◆ **TASK DESCRIPTION**
Quote the lines that run from the line containing "obj.matrix_world = world" down to the line containing "if obj.type not". Include both of those lines, reproduce each exactly, and omit everything else.

== == ==

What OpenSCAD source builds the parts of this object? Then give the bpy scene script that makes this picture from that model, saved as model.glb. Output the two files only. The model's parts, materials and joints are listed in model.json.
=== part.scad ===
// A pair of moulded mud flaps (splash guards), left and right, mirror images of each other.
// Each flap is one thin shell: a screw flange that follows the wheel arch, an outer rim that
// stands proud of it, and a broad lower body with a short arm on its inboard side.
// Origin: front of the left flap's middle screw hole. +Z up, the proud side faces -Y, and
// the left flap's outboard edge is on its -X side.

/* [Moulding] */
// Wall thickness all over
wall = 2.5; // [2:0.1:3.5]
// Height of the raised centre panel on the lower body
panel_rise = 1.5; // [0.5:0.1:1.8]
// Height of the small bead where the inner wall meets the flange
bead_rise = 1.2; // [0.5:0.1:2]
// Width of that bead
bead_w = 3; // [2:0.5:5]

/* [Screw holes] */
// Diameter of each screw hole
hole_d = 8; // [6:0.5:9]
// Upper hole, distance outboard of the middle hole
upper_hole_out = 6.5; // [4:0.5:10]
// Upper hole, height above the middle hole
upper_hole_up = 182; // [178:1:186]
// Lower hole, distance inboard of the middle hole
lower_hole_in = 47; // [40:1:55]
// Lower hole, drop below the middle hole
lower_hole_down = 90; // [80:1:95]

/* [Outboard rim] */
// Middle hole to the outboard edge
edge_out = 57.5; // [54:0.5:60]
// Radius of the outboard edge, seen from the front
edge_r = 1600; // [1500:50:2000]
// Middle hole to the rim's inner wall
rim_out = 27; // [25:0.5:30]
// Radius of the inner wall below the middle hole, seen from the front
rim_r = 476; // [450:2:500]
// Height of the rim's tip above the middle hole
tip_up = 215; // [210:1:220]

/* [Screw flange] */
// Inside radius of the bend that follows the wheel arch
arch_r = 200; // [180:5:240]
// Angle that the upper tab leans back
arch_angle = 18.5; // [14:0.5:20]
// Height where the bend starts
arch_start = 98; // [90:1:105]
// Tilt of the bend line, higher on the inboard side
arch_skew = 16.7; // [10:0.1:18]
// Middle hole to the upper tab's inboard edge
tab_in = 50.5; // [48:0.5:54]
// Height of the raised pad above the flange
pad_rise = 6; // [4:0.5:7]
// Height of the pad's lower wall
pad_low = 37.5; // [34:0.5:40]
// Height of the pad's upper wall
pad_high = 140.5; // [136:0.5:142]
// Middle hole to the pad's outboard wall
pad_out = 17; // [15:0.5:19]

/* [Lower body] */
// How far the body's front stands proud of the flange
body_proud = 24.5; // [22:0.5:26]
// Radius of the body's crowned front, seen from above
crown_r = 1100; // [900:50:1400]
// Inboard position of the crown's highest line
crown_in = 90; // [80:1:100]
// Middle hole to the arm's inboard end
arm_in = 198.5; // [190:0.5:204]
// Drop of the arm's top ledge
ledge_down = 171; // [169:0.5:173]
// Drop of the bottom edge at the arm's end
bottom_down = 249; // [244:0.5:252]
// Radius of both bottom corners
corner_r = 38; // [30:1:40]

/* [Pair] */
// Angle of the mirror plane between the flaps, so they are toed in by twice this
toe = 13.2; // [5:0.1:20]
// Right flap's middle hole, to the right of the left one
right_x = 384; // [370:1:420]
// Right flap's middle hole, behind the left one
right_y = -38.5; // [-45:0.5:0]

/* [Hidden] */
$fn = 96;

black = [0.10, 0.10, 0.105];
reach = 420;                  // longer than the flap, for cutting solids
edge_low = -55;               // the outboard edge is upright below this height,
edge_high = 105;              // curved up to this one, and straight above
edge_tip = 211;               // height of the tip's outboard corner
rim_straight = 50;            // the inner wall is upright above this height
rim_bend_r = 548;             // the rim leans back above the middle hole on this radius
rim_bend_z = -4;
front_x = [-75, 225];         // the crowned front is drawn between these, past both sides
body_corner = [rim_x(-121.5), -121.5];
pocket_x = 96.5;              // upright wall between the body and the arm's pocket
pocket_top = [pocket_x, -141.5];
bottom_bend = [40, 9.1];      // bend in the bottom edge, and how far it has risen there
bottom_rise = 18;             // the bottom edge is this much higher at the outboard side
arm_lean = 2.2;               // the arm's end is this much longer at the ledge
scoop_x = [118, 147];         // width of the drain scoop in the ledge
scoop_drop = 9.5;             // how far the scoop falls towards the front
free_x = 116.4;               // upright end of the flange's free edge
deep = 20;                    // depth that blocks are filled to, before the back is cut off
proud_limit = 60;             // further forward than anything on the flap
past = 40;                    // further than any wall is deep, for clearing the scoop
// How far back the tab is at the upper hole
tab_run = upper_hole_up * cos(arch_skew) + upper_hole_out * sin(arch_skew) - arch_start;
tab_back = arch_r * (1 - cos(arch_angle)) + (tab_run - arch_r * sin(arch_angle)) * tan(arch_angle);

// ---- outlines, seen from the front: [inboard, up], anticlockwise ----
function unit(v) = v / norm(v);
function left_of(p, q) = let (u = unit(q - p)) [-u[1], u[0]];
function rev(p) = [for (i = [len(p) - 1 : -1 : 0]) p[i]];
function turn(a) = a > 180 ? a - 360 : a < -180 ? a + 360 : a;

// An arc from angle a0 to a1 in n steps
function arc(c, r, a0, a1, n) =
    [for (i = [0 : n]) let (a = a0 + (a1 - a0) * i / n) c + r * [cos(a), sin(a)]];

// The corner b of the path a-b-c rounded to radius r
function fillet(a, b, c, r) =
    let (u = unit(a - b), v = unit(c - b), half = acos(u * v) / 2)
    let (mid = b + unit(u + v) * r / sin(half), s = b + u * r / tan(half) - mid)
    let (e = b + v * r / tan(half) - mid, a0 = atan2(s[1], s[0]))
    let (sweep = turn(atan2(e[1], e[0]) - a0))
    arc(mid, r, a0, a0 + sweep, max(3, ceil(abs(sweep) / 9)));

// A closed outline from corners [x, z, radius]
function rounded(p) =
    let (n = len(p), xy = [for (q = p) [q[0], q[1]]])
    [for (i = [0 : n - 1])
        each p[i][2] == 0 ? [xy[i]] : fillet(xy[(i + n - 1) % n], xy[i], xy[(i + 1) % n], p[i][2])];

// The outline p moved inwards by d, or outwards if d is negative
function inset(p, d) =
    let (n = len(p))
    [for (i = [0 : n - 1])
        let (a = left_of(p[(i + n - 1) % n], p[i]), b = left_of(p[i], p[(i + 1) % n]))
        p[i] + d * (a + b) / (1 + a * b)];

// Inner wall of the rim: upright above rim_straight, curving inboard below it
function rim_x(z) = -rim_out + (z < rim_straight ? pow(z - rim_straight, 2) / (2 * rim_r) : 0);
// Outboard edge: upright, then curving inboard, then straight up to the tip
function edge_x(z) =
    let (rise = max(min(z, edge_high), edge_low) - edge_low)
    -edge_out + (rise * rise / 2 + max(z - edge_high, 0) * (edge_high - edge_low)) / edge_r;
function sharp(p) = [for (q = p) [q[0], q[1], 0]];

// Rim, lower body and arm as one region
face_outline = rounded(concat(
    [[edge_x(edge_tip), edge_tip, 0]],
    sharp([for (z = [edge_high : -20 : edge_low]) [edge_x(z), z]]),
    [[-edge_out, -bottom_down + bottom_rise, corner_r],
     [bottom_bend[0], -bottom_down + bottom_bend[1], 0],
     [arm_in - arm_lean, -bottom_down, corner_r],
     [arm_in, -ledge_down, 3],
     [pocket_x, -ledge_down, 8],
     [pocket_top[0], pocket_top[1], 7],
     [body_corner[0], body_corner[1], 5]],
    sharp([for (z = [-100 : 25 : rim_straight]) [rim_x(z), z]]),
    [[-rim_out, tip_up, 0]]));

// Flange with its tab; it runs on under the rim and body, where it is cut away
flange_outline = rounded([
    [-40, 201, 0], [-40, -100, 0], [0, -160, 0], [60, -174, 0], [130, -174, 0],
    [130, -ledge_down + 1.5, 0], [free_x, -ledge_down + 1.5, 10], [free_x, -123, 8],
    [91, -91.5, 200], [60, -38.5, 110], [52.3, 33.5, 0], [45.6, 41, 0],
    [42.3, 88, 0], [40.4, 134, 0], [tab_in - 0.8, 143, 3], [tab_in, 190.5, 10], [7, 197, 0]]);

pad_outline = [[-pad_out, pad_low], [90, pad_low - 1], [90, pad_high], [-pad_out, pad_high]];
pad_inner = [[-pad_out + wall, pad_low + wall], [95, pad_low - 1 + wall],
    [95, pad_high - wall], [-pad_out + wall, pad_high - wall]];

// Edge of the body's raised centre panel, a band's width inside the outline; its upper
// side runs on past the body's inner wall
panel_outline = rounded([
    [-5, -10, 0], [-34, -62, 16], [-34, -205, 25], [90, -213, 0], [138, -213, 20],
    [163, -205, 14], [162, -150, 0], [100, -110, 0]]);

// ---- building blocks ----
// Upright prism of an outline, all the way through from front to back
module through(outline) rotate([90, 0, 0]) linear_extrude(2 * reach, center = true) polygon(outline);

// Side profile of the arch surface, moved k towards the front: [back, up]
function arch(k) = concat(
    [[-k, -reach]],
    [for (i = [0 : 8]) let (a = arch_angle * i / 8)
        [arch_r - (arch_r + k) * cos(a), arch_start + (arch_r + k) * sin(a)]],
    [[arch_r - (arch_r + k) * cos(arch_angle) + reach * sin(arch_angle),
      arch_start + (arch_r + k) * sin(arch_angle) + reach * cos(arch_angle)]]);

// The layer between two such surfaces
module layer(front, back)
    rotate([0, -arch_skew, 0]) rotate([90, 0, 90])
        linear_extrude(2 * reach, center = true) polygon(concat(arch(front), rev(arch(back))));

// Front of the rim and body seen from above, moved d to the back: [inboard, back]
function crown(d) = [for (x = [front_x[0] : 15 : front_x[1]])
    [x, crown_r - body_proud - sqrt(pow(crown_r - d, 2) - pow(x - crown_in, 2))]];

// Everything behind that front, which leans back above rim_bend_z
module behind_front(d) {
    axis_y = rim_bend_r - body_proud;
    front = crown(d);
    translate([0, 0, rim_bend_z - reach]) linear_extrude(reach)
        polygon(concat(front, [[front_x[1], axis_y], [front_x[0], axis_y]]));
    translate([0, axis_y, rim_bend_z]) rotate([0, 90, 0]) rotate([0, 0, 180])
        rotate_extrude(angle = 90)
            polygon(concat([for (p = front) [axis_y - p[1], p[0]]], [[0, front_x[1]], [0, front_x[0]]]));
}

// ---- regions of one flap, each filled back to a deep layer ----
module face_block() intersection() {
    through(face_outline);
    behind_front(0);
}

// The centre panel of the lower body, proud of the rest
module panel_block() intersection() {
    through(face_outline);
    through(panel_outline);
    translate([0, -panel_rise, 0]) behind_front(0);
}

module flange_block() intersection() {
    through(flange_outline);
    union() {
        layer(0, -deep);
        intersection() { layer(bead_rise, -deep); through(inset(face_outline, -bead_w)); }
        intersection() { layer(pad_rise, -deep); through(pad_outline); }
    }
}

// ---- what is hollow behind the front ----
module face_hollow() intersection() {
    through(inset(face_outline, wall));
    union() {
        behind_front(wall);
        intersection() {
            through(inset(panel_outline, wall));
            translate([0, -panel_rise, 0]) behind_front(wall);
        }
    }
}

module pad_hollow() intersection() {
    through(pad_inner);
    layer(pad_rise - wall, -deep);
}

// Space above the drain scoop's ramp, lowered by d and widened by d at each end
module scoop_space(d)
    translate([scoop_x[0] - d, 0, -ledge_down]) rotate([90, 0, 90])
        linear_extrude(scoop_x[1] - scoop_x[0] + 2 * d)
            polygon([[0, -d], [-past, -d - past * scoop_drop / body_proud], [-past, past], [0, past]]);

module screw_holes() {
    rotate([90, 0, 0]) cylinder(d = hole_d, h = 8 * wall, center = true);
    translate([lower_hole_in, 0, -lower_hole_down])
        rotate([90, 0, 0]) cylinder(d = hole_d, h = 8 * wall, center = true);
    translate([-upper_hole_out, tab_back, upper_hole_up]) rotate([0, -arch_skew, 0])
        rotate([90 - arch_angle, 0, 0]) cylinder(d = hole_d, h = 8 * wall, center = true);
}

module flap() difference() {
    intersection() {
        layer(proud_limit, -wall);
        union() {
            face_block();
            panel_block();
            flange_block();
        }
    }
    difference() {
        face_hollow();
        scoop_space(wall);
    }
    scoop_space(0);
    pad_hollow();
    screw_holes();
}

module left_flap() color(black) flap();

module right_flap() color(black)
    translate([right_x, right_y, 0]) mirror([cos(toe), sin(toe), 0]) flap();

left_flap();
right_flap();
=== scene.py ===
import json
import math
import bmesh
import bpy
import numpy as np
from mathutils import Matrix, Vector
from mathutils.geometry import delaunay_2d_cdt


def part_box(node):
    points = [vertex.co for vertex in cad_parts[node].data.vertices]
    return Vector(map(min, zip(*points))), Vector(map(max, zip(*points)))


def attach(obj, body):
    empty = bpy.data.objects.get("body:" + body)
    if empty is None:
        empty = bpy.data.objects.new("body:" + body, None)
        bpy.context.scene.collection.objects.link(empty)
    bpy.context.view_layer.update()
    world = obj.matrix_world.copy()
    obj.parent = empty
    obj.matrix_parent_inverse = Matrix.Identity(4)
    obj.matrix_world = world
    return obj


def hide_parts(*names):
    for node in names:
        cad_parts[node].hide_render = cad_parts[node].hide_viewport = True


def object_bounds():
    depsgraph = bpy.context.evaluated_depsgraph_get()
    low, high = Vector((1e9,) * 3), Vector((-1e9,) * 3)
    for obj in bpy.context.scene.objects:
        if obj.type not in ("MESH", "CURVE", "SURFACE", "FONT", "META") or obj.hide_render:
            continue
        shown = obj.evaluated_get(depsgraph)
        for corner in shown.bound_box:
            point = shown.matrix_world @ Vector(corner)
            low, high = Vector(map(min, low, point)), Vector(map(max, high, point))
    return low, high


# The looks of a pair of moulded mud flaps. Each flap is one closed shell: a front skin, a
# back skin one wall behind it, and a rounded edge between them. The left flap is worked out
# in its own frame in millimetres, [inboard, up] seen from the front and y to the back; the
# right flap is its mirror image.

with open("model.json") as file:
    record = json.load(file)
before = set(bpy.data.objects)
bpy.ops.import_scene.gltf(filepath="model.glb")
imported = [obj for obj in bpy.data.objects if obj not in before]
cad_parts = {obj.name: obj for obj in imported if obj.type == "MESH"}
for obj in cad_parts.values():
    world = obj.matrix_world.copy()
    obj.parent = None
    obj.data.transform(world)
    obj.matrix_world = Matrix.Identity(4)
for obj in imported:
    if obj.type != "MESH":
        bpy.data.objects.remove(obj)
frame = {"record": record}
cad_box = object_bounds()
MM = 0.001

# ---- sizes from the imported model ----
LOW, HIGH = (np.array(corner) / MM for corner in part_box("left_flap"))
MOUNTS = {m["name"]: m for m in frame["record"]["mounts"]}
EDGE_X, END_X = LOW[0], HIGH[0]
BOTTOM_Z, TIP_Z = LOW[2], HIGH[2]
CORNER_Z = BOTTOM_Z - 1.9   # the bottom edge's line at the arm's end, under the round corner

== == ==

◆ **WRITTEN SOLUTION**
    obj.matrix_world = world
    return obj


def hide_parts(*names):
    for node in names:
        cad_parts[node].hide_render = cad_parts[node].hide_viewport = True


def object_bounds():
    depsgraph = bpy.context.evaluated_depsgraph_get()
    low, high = Vector((1e9,) * 3), Vector((-1e9,) * 3)
    for obj in bpy.context.scene.objects:
        if obj.type not in ("MESH", "CURVE", "SURFACE", "FONT", "META") or obj.hide_render:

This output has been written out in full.